AK: The Perfect Word.

Don: The perfect word. Hey, you’re always looking for that when you are writing a song. Actually, I never look for that when I write a song. I have pages and pages of words written down, but none of them are perfect. They are all equally imperfect. And equally don’t fit together. I think it’s more interesting when the words don’t fit together than when they do. But songwriting, the thing that interests me is communication that gets around the way we speak a little bit. Turn it upside down. Shake it up.

AK: Black Feather Limbo.

Don: I had some pet pigeons three or four months ago. I wrote a song to them called “Black Feather Pigeon Soot.” When you said those words, that’s immediately what I thought of. I had these pet pigeons, and I was going to set up a new communication system in Athens, trying to get everybody to get pigeons. We’ll send messages back and forth and save on phone calls and computers. Nature took care of the pigeons.

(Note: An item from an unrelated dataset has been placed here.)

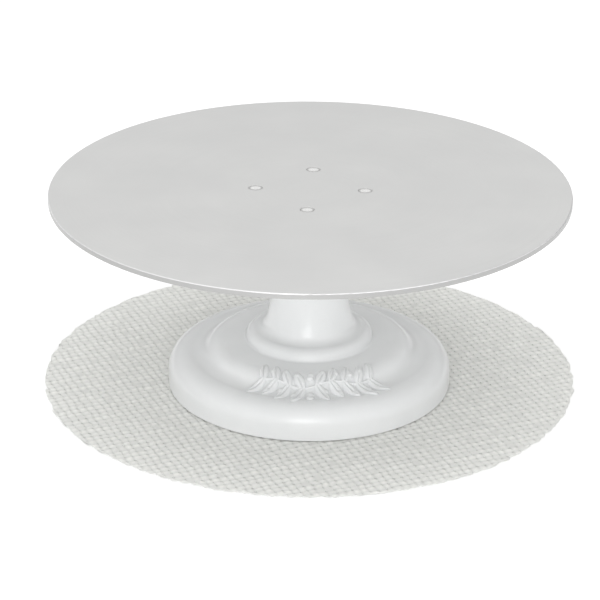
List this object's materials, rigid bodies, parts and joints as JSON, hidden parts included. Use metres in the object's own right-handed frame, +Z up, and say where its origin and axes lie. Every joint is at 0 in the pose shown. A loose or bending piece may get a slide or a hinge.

Some critter left me with a bunch of feathers on the gravel of the pigeon coop. I’ll never have more pigeons. That was depressing. That hurt. I’m not going to get any more pigeons. Somebody offered to buy me more birds, and I was like “No, not until I live in the big city or something.” Too dangerous out here with raccoons and giant squirrels. I don’t know what got to my pigeons.

I used to do magic tricks when I was a kid. I used to have two white doves and did dove tricks. Built a trick box and made them disappear and all that. The nicest part of it is waking up in the morning to the cooing sound in my bedroom.

AK: Pink Fuzz.

Don: They don’t make films, and can’t make films in Technicolor anymore. True Technicolor. In true Technicolor you have four strips of film, so the colors are really intense. And if there was, it would be a 44 year old divorcee with a glass of bourbon, on her second or third cigarette in the morning, with a piece of dry toast, no butter, and fuzzy slippers, they would be hot, hot, hot pink and she would be listening to John Coltrane.

AK: Slow Fear.

Don: I guess a walk in the woods. The deer don’t run away anymore. They just stand and stare at me. They stomp their feet on the ground; It’s their woods, and I’m trespassing on it. One day I was walking with my dog, which is a mix of a squirrel and a gutter sniper, little rat of a dog, and she wants to chase after anything that moves. She tore out after a deer, and the deer took off running. It glanced back, and realized it was being chased by a nine pound squirrel. It stopped in its tracks, planted its feet and turned around. It took a nip at my dog. Deer don’t really have teeth sharp enough to hurt a dog, but she hasn’t chased a deer since.